Designing Effective End Screens

The end screen competes with the visual content of the final seconds of the video for the viewer's attention. For this reason, many creators deliberately design the final section of their video to leave visual space on the right side of the frame where end screen elements typically appear. Filming the last few seconds with the host or main subject positioned on the left of frame, leaving clear space on the right, is a simple production technique that makes end screen elements more visible.

The "best for viewer" option in YouTube Studio automatically selects a video from your channel that YouTube predicts each individual viewer is most likely to want to watch next, based on their viewing history. This personalization makes the "best for viewer" option worth testing against a manually selected video recommendation, especially for channels with a large back catalog of content covering multiple subtopics.

Playlists as an End Screen Strategy

Linking to a playlist rather than a single video in the end screen has a distinct advantage: when a viewer clicks a playlist, the videos autoplay in sequence. This can significantly extend session time beyond what a single video link achieves.

For channels with a clear learning path — such as a tutorial series or course-style content — linking to the playlist that contains the current video as part of the end screen logic means that viewers who finish one video are immediately presented with the next in the series. This is the highest-leverage end screen strategy for channels with well-organized playlist structures.

Verbal Calls to Action That Support Cards and End Screens

Cards and end screens perform better when they are reinforced by a verbal mention in the video itself. Saying "if you want to go deeper on this, check out [the video I just linked in the card above]" or "the next video in this series is up on screen right now" gives viewers a clear, spoken reason to act on the visual element. Passive visual elements that the creator never mentions are clicked far less often than those that receive a verbal prompt.

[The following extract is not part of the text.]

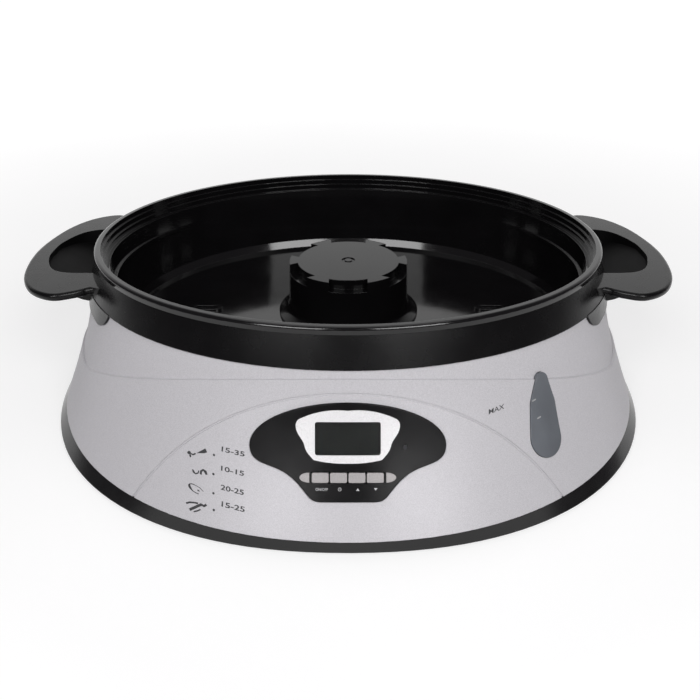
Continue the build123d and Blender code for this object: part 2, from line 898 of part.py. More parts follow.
# ---------------------------------------------------------------- heater
gasket_top = floor_underside - seat
plate_flange_top = gasket_top - gasket_thickness - seat
plate_flange_bottom = plate_flange_top - heater_plate_thickness
clamp_top = floor_underside - boss_length - seat

with BuildPart() as heater_gasket:
    with BuildSketch(Plane.XY.offset(gasket_top - gasket_thickness)):
        Circle(gasket_radius)
        Circle(heater_opening + 0.8, mode=Mode.SUBTRACT)
    extrude(amount=gasket_thickness)
save(heater_gasket, "heater_gasket")

with BuildPart() as heater_plate:
    with BuildSketch(Plane.XZ):
        Polygon(
            (0, plate_flange_bottom),
            (heater_plate_radius, plate_flange_bottom),
            (heater_plate_radius, plate_flange_top),
            (heater_opening - fit, plate_flange_top),
            (heater_opening - fit - heater_plate_slope, floor_height),
            (0, floor_height + heater_plate_crown),
            align=None,
        )
    revolve()
save(heater_plate, "heater_plate")

element_top = plate_flange_bottom - seat
element_bottom = element_top - 2 * element_radius
with BuildPart() as heater_element:
    # cast horseshoe with a terminal pin at each end
    element_arc = CenterArc((0, 0), element_ring_radius, 90 + element_gap / 2, 360 - element_gap)
    with BuildSketch(Plane.XY.offset(element_bottom)):
        SlotArc(element_arc, 2 * element_radius)
    extrude(amount=2 * element_radius)
    with BuildSketch(Plane.XY.offset(element_bottom)):
        with Locations(element_arc @ 0, element_arc @ 1):
            Circle(element_pin_radius)
    extrude(amount=-element_pin_length)
save(heater_element, "heater_element")

with BuildPart() as heater_clamp:
    with BuildSketch(Plane.XY.offset(clamp_top - clamp_thickness)):
        Circle(clamp_radius)
        Circle(heater_plate_radius - clamp_grip, mode=Mode.SUBTRACT)
        with PolarLocations(clamp_screw_circle, 4, start_angle=45):
            Circle(clamp_screw_radius + seat, mode=Mode.SUBTRACT)
    extrude(amount=clamp_thickness)
save(heater_clamp, "heater_clamp")

with BuildPart() as clamp_screws:
    with Locations((0, 0, clamp_top - clamp_thickness - seat)):
        with PolarLocations(clamp_screw_circle, 4, start_angle=45):
            Cylinder(clamp_screw_head, clamp_screw_head_height, align=hanging)
            Cylinder(clamp_screw_radius, boss_length, align=standing)
save(clamp_screws, "clamp_screws")

with BuildPart(Plane.XY.offset(plate_flange_bottom - seat)) as thermostat:
    Cylinder(thermostat_radius, thermostat_height, align=hanging)
    Cylinder(thermostat_radius + thermostat_cap, thermostat_cap, align=hanging)
    with Locations((0, 0, -thermostat_height)):
        with GridLocations(2 * thermostat_tab_across, 0, 2, 1):
            Box(*thermostat_tab, align=hanging)
save(thermostat, "thermostat")

with BuildPart(Plane.XY.offset(plate_flange_bottom - seat - fuse_radius)) as thermal_fuse:
    with Locations(
        (0, -(thermostat_radius + thermostat_cap + element_ring_radius - element_radius) / 2, 0)
    ):
        Cylinder(fuse_radius, fuse_length, rotation=(0, 90, 0))
        Cylinder(fuse_lead_radius, fuse_length + 2 * fuse_lead_length, rotation=(0, 90, 0))
save(thermal_fuse, "thermal_fuse")

# ---------------------------------------------------------------- control panel
with BuildPart() as bezel_flange_ring:
    with BuildSketch(panel_plane):
        add(bezel_outline(bezel_flange))
        add(bezel_outline(-bezel_flange_overlap), mode=Mode.SUBTRACT)
    extrude(amount=cut_reach, both=True)
    flange_inset = housing_wall + fit
    add(
        skin(flange_inset, flange_inset + bezel_flange_thickness, body_bottom, body_top),
        mode=Mode.INTERSECT,
    )

with BuildPart() as frame_recess:
    with BuildSketch(panel_plane):
        add(shield_outline(seat))
    extrude(amount=cut_reach, both=True)
    add(bell_solid(-frame_sink, body_bottom, body_top), mode=Mode.SUBTRACT)

button_places = [
    ((index - (button_count - 1) / 2) * button_pitch, button_row) for index in range(button_count)
]
button_row_width = (button_count - 1) * button_pitch + button_width

bezel_root = housing_wall + fit + joint_overlap
with BuildPart() as control_bezel:
    with BuildSketch(panel_plane):
        add(bezel_outline())
    extrude(amount=cut_reach, both=True)
    add(skin(-bezel_proud, bezel_root, body_bottom, body_top), mode=Mode.INTERSECT)
    add(bezel_flange_ring.part)
    add(frame_recess.part, mode=Mode.SUBTRACT)
    # pocket for the display and its window
    with BuildSketch(panel_plane.offset(seat - module_depth)):
        with Locations((0, lens_centre)):
            Rectangle(module_width + 2 * fit, module_height + 2 * fit)
    extrude(amount=-cut_reach, mode=Mode.SUBTRACT)
    with BuildSketch(panel_plane):
        with Locations((0, lens_centre)):
            Rectangle(lens_width - 2 * lens_rest, lens_height - 2 * lens_rest)
        with Locations((0, button_row)):
            row_height = button_height + 2 * running
            RectangleRounded(button_row_width + 2 * running, row_height, button_corner)
        with Locations((led_across, led_up)):
            Circle(led_radius + fit / 2)
    extrude(amount=cut_reach, both=True, mode=Mode.SUBTRACT)
    # pillars that carry the control board
    with BuildSketch(panel_plane.offset(seat - board_depth)):
        with Locations(*pillar_places):
            Circle(pillar_radius)
    extrude(until=Until.NEXT)
    with BuildSketch(panel_plane.offset(seat - board_depth)):
        with Locations(*pillar_places):
            Circle(pillar_hole_radius)
    extrude(amount=pillar_hole_depth, mode=Mode.SUBTRACT)
save(control_bezel, "control_bezel")

with BuildPart() as lcd_frame:
    with BuildSketch(panel_plane):
        add(shield_outline())
        with Locations((0, lens_centre)):
            RectangleRounded(
                lens_width + 2 * seat, lens_height + 2 * seat, lens_corner + seat, mode=Mode.SUBTRACT
            )
    extrude(amount=cut_reach, both=True)
    add(skin(-frame_proud, -frame_sink - seat, body_bottom, body_top), mode=Mode.INTERSECT)
save(lcd_frame, "lcd_frame")

with BuildPart() as lcd_lens:
    with BuildSketch(panel_plane):
        with Locations((0, lens_centre)):
            RectangleRounded(lens_width, lens_height, lens_corner)
    extrude(amount=cut_reach, both=True)
    add(skin(-lens_proud, -frame_sink - seat, body_bottom, body_top), mode=Mode.INTERSECT)
save(lcd_lens, "lcd_lens")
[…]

The relationship between content structure and viewer retention that makes cards and end screens effective connects to broader principles covered in the internal linking lesson in the SEO course, where the goal is similarly to guide readers from one piece of content to the next in a way that is genuinely useful rather than formulaic.

Key Takeaways

  • Cards and end screens increase session time by directing viewers to additional YouTube content, a signal the algorithm rewards.
  • Cards can be placed at any point during a video and work best at content transitions where a relevant next step is natural.
  • End screens appear in the final 5 to 20 seconds and should present a clear, relevant next action.
  • Playlist links in end screens can produce significantly more extended watch time than single video links.
  • The "best for viewer" option personalizes end screen video recommendations based on individual viewing history.
  • Verbal calls to action in the video audio dramatically increase the click rate on cards and end screen elements.